- _GIVEN REQUEST_
Print each line exactly as it is given.

- _INFORMATION SHOWN_

════════════════

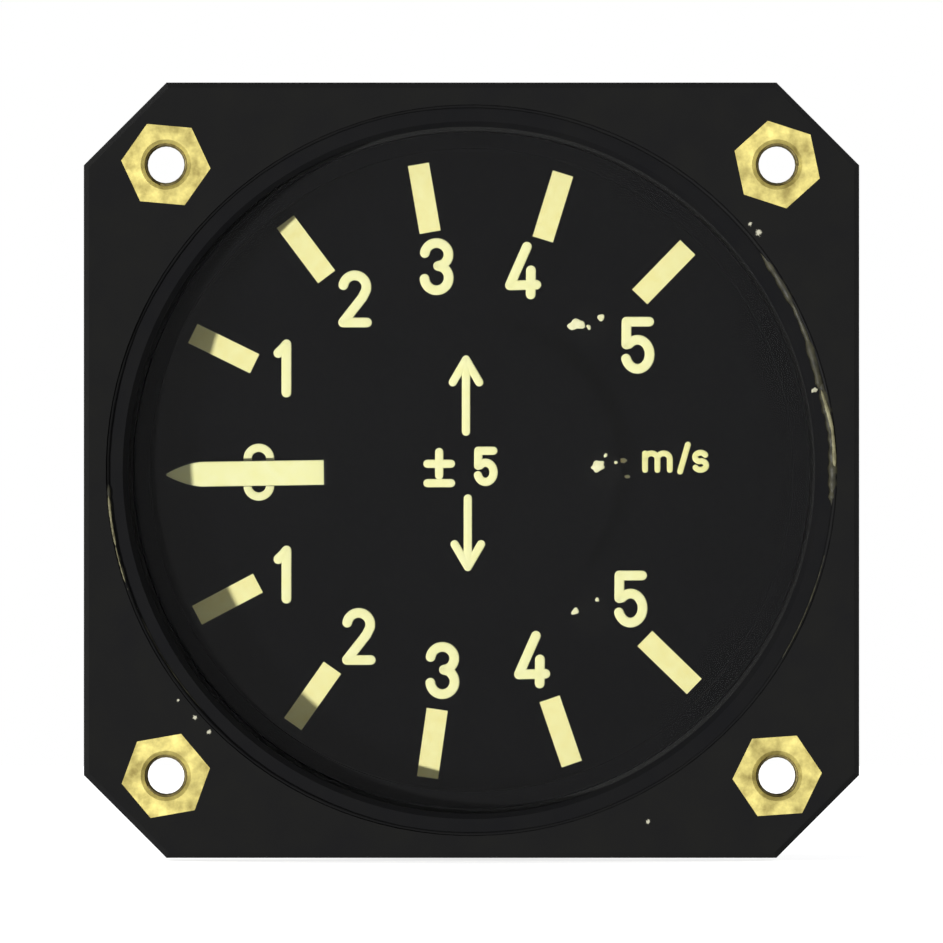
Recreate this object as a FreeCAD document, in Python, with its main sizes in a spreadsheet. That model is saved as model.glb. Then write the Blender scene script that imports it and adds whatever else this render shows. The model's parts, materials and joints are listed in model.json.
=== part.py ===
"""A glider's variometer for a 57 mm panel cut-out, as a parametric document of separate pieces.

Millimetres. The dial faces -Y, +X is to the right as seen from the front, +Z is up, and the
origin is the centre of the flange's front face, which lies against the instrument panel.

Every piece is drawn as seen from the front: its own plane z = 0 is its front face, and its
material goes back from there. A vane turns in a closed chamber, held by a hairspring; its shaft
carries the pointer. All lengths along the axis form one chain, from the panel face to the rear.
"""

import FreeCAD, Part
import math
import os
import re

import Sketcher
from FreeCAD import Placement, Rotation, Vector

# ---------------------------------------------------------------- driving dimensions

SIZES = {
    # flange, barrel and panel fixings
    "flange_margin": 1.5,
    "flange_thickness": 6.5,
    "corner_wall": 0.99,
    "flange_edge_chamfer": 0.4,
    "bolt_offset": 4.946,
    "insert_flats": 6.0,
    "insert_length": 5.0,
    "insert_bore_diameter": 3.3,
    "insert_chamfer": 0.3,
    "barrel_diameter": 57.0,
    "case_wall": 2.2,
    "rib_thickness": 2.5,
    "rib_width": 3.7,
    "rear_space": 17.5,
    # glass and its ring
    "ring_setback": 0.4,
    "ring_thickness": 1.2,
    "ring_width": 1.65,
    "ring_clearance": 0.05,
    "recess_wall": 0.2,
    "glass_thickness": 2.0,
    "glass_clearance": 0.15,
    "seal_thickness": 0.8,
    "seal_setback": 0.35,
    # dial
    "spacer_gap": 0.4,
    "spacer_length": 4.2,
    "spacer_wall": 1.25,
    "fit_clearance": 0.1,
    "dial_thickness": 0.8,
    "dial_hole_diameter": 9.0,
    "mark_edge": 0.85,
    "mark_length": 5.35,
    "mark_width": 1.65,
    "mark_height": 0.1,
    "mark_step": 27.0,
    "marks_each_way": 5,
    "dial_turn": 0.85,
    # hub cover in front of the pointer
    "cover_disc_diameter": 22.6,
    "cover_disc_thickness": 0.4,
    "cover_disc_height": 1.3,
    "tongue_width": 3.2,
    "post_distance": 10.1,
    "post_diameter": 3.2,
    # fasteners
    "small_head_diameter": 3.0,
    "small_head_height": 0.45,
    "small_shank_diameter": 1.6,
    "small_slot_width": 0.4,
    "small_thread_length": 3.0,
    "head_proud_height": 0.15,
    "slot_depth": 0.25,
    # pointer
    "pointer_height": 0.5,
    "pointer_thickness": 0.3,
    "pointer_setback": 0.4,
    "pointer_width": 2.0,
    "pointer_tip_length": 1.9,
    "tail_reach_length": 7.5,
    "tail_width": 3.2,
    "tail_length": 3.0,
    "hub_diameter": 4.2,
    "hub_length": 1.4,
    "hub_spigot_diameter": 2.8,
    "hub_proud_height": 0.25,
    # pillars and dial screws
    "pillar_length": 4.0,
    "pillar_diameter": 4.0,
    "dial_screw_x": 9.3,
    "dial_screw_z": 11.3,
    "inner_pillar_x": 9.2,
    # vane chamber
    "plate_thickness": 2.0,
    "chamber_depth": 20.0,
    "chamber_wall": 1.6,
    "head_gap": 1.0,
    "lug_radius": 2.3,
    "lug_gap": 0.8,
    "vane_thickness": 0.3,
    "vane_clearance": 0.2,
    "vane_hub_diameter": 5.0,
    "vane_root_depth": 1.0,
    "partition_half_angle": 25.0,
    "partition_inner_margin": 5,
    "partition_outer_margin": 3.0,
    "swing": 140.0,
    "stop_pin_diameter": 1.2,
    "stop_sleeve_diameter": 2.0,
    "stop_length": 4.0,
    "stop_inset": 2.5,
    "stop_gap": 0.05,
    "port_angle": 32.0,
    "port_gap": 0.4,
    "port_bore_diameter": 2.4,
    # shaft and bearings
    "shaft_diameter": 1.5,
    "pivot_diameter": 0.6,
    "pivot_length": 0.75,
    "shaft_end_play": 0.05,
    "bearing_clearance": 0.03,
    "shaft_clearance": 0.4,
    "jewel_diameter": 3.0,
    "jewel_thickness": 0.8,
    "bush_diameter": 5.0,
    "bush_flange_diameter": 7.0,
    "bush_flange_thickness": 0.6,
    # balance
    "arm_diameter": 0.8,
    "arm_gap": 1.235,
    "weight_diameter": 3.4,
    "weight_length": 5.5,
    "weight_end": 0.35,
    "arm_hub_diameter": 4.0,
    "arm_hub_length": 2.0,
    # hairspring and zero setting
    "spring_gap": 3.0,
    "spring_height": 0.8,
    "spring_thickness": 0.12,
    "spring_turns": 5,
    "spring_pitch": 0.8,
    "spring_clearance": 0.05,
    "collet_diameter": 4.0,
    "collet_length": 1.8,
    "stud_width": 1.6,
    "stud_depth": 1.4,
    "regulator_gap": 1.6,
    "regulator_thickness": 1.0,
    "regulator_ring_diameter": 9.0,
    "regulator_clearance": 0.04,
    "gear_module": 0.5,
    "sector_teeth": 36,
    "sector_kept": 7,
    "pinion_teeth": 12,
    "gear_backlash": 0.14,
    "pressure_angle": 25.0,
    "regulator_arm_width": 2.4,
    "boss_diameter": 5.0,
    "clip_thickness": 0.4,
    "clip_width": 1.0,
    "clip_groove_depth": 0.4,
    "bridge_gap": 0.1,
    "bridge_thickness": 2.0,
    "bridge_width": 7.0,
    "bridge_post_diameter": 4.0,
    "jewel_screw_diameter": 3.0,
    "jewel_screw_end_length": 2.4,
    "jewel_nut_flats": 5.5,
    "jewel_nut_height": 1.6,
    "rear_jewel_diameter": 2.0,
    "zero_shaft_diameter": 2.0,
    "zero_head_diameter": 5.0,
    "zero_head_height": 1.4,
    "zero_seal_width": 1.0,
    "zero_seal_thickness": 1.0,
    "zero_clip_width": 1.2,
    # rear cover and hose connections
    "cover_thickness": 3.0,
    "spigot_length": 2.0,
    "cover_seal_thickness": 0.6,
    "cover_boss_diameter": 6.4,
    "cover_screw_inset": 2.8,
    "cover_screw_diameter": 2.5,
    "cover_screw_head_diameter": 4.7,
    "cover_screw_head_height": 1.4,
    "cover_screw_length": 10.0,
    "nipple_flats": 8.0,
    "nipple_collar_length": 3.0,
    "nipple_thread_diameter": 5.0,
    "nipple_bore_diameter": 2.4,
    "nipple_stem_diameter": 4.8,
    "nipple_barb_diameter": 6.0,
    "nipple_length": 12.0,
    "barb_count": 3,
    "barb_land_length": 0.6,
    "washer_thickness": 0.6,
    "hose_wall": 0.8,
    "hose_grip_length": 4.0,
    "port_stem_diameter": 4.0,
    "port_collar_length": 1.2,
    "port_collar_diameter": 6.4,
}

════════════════

- _COMPLETE OUTPUT_
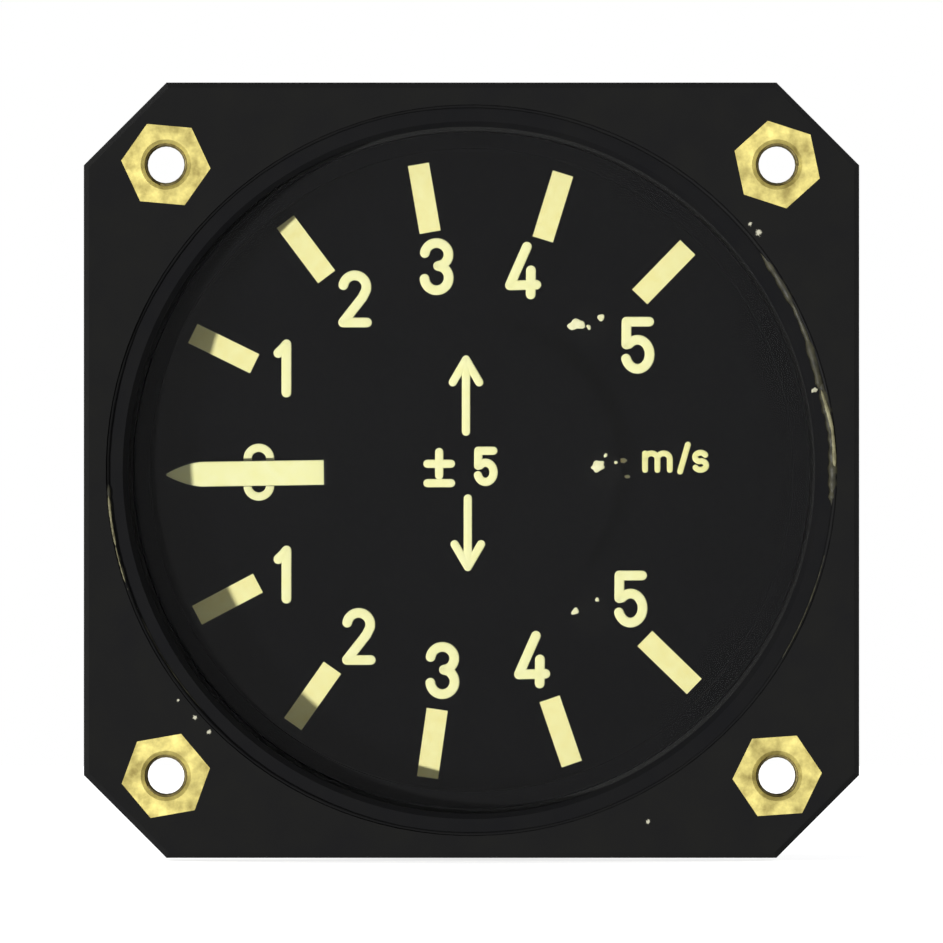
Recreate this object as a FreeCAD document, in Python, with its main sizes in a spreadsheet. That model is saved as model.glb. Then write the Blender scene script that imports it and adds whatever else this render shows. The model's parts, materials and joints are listed in model.json.
=== part.py ===
"""A glider's variometer for a 57 mm panel cut-out, as a parametric document of separate pieces.

Millimetres. The dial faces -Y, +X is to the right as seen from the front, +Z is up, and the
origin is the centre of the flange's front face, which lies against the instrument panel.

Every piece is drawn as seen from the front: its own plane z = 0 is its front face, and its
material goes back from there. A vane turns in a closed chamber, held by a hairspring; its shaft
carries the pointer. All lengths along the axis form one chain, from the panel face to the rear.
"""

import FreeCAD, Part
import math
import os
import re

import Sketcher
from FreeCAD import Placement, Rotation, Vector

# ---------------------------------------------------------------- driving dimensions

SIZES = {
    # flange, barrel and panel fixings
    "flange_margin": 1.5,
    "flange_thickness": 6.5,
    "corner_wall": 0.99,
    "flange_edge_chamfer": 0.4,
    "bolt_offset": 4.946,
    "insert_flats": 6.0,
    "insert_length": 5.0,
    "insert_bore_diameter": 3.3,
    "insert_chamfer": 0.3,
    "barrel_diameter": 57.0,
    "case_wall": 2.2,
    "rib_thickness": 2.5,
    "rib_width": 3.7,
    "rear_space": 17.5,
    # glass and its ring
    "ring_setback": 0.4,
    "ring_thickness": 1.2,
    "ring_width": 1.65,
    "ring_clearance": 0.05,
    "recess_wall": 0.2,
    "glass_thickness": 2.0,
    "glass_clearance": 0.15,
    "seal_thickness": 0.8,
    "seal_setback": 0.35,
    # dial
    "spacer_gap": 0.4,
    "spacer_length": 4.2,
    "spacer_wall": 1.25,
    "fit_clearance": 0.1,
    "dial_thickness": 0.8,
    "dial_hole_diameter": 9.0,
    "mark_edge": 0.85,
    "mark_length": 5.35,
    "mark_width": 1.65,
    "mark_height": 0.1,
    "mark_step": 27.0,
    "marks_each_way": 5,
    "dial_turn": 0.85,
    # hub cover in front of the pointer
    "cover_disc_diameter": 22.6,
    "cover_disc_thickness": 0.4,
    "cover_disc_height": 1.3,
    "tongue_width": 3.2,
    "post_distance": 10.1,
    "post_diameter": 3.2,
    # fasteners
    "small_head_diameter": 3.0,
    "small_head_height": 0.45,
    "small_shank_diameter": 1.6,
    "small_slot_width": 0.4,
    "small_thread_length": 3.0,
    "head_proud_height": 0.15,
    "slot_depth": 0.25,
    # pointer
    "pointer_height": 0.5,
    "pointer_thickness": 0.3,
    "pointer_setback": 0.4,
    "pointer_width": 2.0,
    "pointer_tip_length": 1.9,
    "tail_reach_length": 7.5,
    "tail_width": 3.2,
    "tail_length": 3.0,
    "hub_diameter": 4.2,
    "hub_length": 1.4,
    "hub_spigot_diameter": 2.8,
    "hub_proud_height": 0.25,
    # pillars and dial screws
    "pillar_length": 4.0,
    "pillar_diameter": 4.0,
    "dial_screw_x": 9.3,
    "dial_screw_z": 11.3,
    "inner_pillar_x": 9.2,
    # vane chamber
    "plate_thickness": 2.0,
    "chamber_depth": 20.0,
    "chamber_wall": 1.6,
    "head_gap": 1.0,
    "lug_radius": 2.3,
    "lug_gap": 0.8,
    "vane_thickness": 0.3,
    "vane_clearance": 0.2,
    "vane_hub_diameter": 5.0,
    "vane_root_depth": 1.0,
    "partition_half_angle": 25.0,
    "partition_inner_margin": 5,
    "partition_outer_margin": 3.0,
    "swing": 140.0,
    "stop_pin_diameter": 1.2,
    "stop_sleeve_diameter": 2.0,
    "stop_length": 4.0,
    "stop_inset": 2.5,
    "stop_gap": 0.05,
    "port_angle": 32.0,
    "port_gap": 0.4,
    "port_bore_diameter": 2.4,
    # shaft and bearings
    "shaft_diameter": 1.5,
    "pivot_diameter": 0.6,
    "pivot_length": 0.75,
    "shaft_end_play": 0.05,
    "bearing_clearance": 0.03,
    "shaft_clearance": 0.4,
    "jewel_diameter": 3.0,
    "jewel_thickness": 0.8,
    "bush_diameter": 5.0,
    "bush_flange_diameter": 7.0,
    "bush_flange_thickness": 0.6,
    # balance
    "arm_diameter": 0.8,
    "arm_gap": 1.235,
    "weight_diameter": 3.4,
    "weight_length": 5.5,
    "weight_end": 0.35,
    "arm_hub_diameter": 4.0,
    "arm_hub_length": 2.0,
    # hairspring and zero setting
    "spring_gap": 3.0,
    "spring_height": 0.8,
    "spring_thickness": 0.12,
    "spring_turns": 5,
    "spring_pitch": 0.8,
    "spring_clearance": 0.05,
    "collet_diameter": 4.0,
    "collet_length": 1.8,
    "stud_width": 1.6,
    "stud_depth": 1.4,
    "regulator_gap": 1.6,
    "regulator_thickness": 1.0,
    "regulator_ring_diameter": 9.0,
    "regulator_clearance": 0.04,
    "gear_module": 0.5,
    "sector_teeth": 36,
    "sector_kept": 7,
    "pinion_teeth": 12,
    "gear_backlash": 0.14,
    "pressure_angle": 25.0,
    "regulator_arm_width": 2.4,
    "boss_diameter": 5.0,
    "clip_thickness": 0.4,
    "clip_width": 1.0,
    "clip_groove_depth": 0.4,
    "bridge_gap": 0.1,
    "bridge_thickness": 2.0,
    "bridge_width": 7.0,
    "bridge_post_diameter": 4.0,
    "jewel_screw_diameter": 3.0,
    "jewel_screw_end_length": 2.4,
    "jewel_nut_flats": 5.5,
    "jewel_nut_height": 1.6,
    "rear_jewel_diameter": 2.0,
    "zero_shaft_diameter": 2.0,
    "zero_head_diameter": 5.0,
    "zero_head_height": 1.4,
    "zero_seal_width": 1.0,
    "zero_seal_thickness": 1.0,
    "zero_clip_width": 1.2,
    # rear cover and hose connections
    "cover_thickness": 3.0,
    "spigot_length": 2.0,
    "cover_seal_thickness": 0.6,
    "cover_boss_diameter": 6.4,
    "cover_screw_inset": 2.8,
    "cover_screw_diameter": 2.5,
    "cover_screw_head_diameter": 4.7,
    "cover_screw_head_height": 1.4,
    "cover_screw_length": 10.0,
    "nipple_flats": 8.0,
    "nipple_collar_length": 3.0,
    "nipple_thread_diameter": 5.0,
    "nipple_bore_diameter": 2.4,
    "nipple_stem_diameter": 4.8,
    "nipple_barb_diameter": 6.0,
    "nipple_length": 12.0,
    "barb_count": 3,
    "barb_land_length": 0.6,
    "washer_thickness": 0.6,
    "hose_wall": 0.8,
    "hose_grip_length": 4.0,
    "port_stem_diameter": 4.0,
    "port_collar_length": 1.2,
    "port_collar_diameter": 6.4,
}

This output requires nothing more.